Experimental study of seismic in-plane elliptical damper with empirical design formulae

Abstract

A seismic steel damper designed to deform inelastically in an in-plane flexural bending mode for more efficient utilisation of the material was investigated. This proposed device, referred to as an in-plane elliptical damper (i-PED), consists of two circular arches with intermediate straight arms connected in a closed form to eliminate end rotation at the symmetric axis in order to enhance the ultimate capacity. Test results obtained from a series of component tests on i-PEDs with various dimensions indicated that the energy-dissipation capacities of the dampers under cyclic loads were rich and consistently stable. The i-PED with a shorter arm length and smaller radius of curvature of arch exhibited higher strength and energy-dissipation capacity. Empirical formulae for estimating the mechanical properties of the dampers were developed for preliminary design purposes.
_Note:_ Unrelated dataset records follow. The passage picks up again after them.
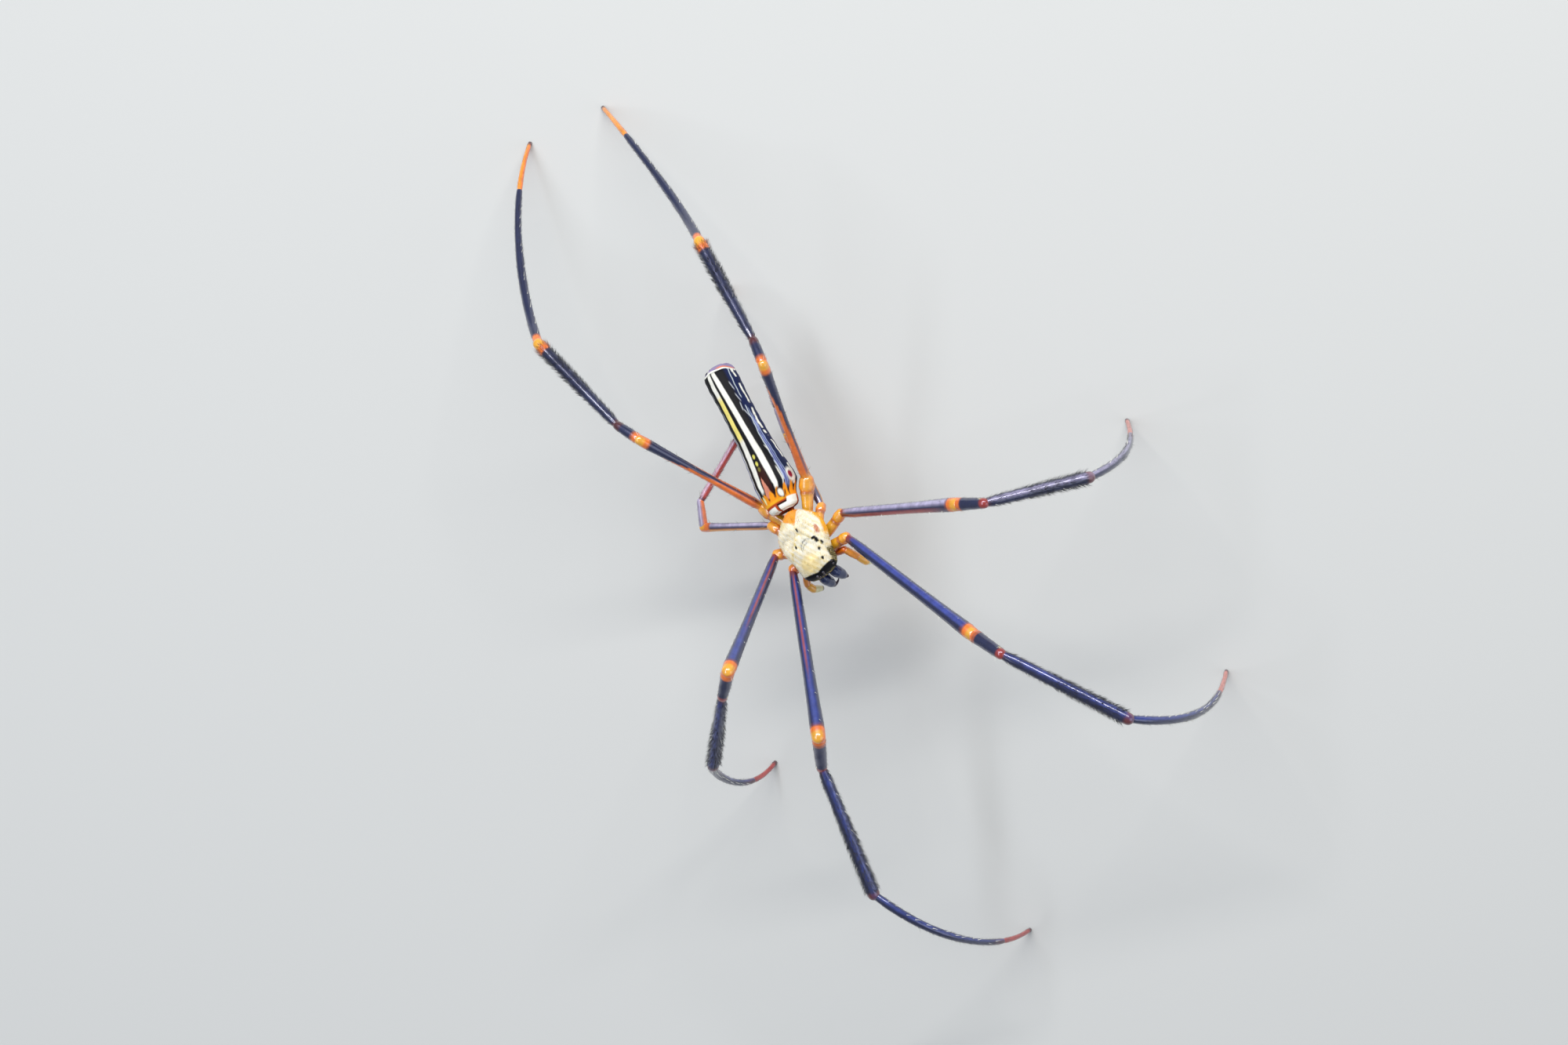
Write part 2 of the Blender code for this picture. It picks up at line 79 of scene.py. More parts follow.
# Lengths of femur, patella, tibia and foot (metatarsus with tarsus) in each pair
LENGTHS = {1: (36.5, 8.3, 26.5, 45.0), 2: (32.5, 6.8, 20.8, 38.0),
           3: (16.5, 5.0, 13.5, 20.6), 4: (28.5, 5.5, 23.8, 49.0)}
COXA_ROOTS = {1: (2.75, -3.1, -2.0), 2: (3.0, -0.7, -2.0), 3: (2.85, 1.7, -2.0), 4: (1.9, 4.3, -2.0)}
WIDTHS = {
    1: {"coxa": (2.0, 2.1, 1.9), "femur": (1.9, 2.2, 2.7), "patella": (2.7, 2.4, 2.1),
        "tibia": (2.1, 2.3, 2.4), "foot": (1.7, 1.5, 1.1, 0.8)},
    2: {"coxa": (2.0, 2.1, 1.9), "femur": (1.9, 2.1, 2.6), "patella": (2.6, 2.3, 2.0),
        "tibia": (2.0, 2.2, 2.3), "foot": (1.7, 1.5, 1.1, 0.8)},
    3: {"coxa": (1.9, 1.9, 1.7), "femur": (1.6, 1.5, 1.7), "patella": (1.7, 1.6, 1.4),
        "tibia": (1.4, 1.3, 1.3), "foot": (1.2, 1.1, 0.9, 0.7)},
    4: {"coxa": (1.9, 2.2, 2.6), "femur": (2.0, 1.5, 2.0), "patella": (2.0, 2.0, 1.8),
        "tibia": (1.8, 2.2, 2.2), "foot": (1.9, 1.6, 1.2, 0.8)},
}

# Hip, then femur, patella and tibia as azimuth and elevation, then the foot's place
# on the floor and the angles at which it leaves the tibia and reaches the floor
STANCE = {
    "left_1": ((6.8, -3.0, 26.5), (-61, 25), (-57, 30), (-57, -6), (51.3, -59.1), (-40, -37), (84, -69)),
    "left_2": ((8.0, 1.4, 25.9), (-24, 33), (-26, 28), (-16, -30), (58.5, -8.8), (-1, -61), (113, -65)),
    "left_3": ((4.4, 4.8, 22.3), (91.5, -20), (82, 0), (83, -14), (3.8, 51.5), (95, -40), (105, -72)),
    "left_4": ((4.8, 10.3, 23.9), (69, 37), (90, -26), (95, -21), (-0.5, 93.4), (110, -57), (118, -50)),
    "right_1": ((-5.9, -3.0, 24.7), (-102, 30), (-129, -42), (-102, -16), (-6.7, -82.6), (-67, -2),
                (25, -75)),
    "right_2": ((-7.5, 1.1, 23.8), (-127, 51), (-144, -36), (-143, -43), (-34.1, -30.8), (172, -68),
                (36, -53)),
    "right_3": ((-6.0, 6.4, 22.4), (153, -24), (65, 8), (30, -8), (-5.0, 33.5), (75, -25), (100, -70)),
    "right_4": ((-5.8, 10.03, 21.0), (116, 32), (121, -16), (109, -16), (-16.4, 94.8), (101, -49),
                (55, -49)),
}

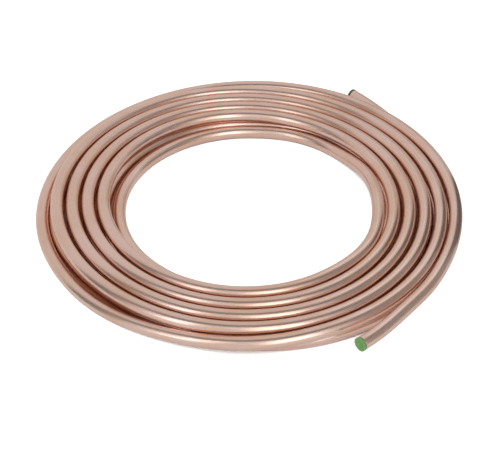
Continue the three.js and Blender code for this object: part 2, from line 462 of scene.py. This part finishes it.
class RoundLoft:
    """Makes a closed round piece from its cross-sections, with Geometry Nodes."""

    seam_distance: float = 0.004 * MM

    def __init__(self) -> None:
        """Builds the node tree once, for every piece that uses it."""
        self.tree = bpy.data.node_groups.new("Round piece from sections", "GeometryNodeTree")
        face = self.tree.interface
        for name, kind in (
            ("Sections", "NodeSocketGeometry"),
            ("Radius", "NodeSocketFloat"),
            ("Sides", "NodeSocketInt"),
            ("Finish", "NodeSocketMaterial"),
        ):
            face.new_socket(name=name, in_out="INPUT", socket_type=kind)
        face.new_socket(name="Geometry", in_out="OUTPUT", socket_type="NodeSocketGeometry")
        self._fill_tree()

    def _sampled(self, name: str, kind: str, sections: Socket, row: Node) -> Socket:
        """Reads one value of the section that a row of the grid stands for.

        Args:
            name: the attribute's name, or "position".
            kind: its data type.
            sections: the socket that holds the sections.
            row: the node that gives the row number.

        Returns:
            The output socket of the value.
        """
        if name == "position":
            source = add_node(self.tree, "GeometryNodeInputPosition")
        else:
            source = add_node(
                self.tree, "GeometryNodeInputNamedAttribute", {"Name": name}, data_type=kind
            ).outputs["Attribute"]
        sample = add_node(
            self.tree,
            "GeometryNodeSampleIndex",
            {"Geometry": sections, "Value": source, "Index": row},
            data_type=kind,
        )
        return sample.outputs["Value"]

    def _fill_tree(self) -> None:
        """Adds the nodes: a grid with a row for each section, each row bent into its circle."""
        tree = self.tree
        given = add_node(tree, "NodeGroupInput")
        sections = given.outputs["Sections"]
        count = add_node(tree, "GeometryNodeAttributeDomainSize", {"Geometry": sections})
        columns = add_node(tree, "ShaderNodeMath", {0: given.outputs["Sides"], 1: 1.0})
        grid = add_node(
            tree,
            "GeometryNodeMeshGrid",
            {
                "Size X": 1.0,
                "Size Y": 1.0,
                "Vertices X": count.outputs["Point Count"],
                "Vertices Y": columns,
            },
        )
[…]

The numerical predictions were found to correlate well with the experimental results, demonstrating that using the Bouc–Wen model is sufficient for simulating the inelastic mechanical behaviour of steel dampers. Furthermore, shaking table tests of a five-storey modal frame implemented with i-PEDs were conducted, with non-linear time history analyses carried out for comparison. Encouraging results on seismic response control with good numerical prediction were obtained, suggesting the feasibility of the proposed damper and design scheme for practical application.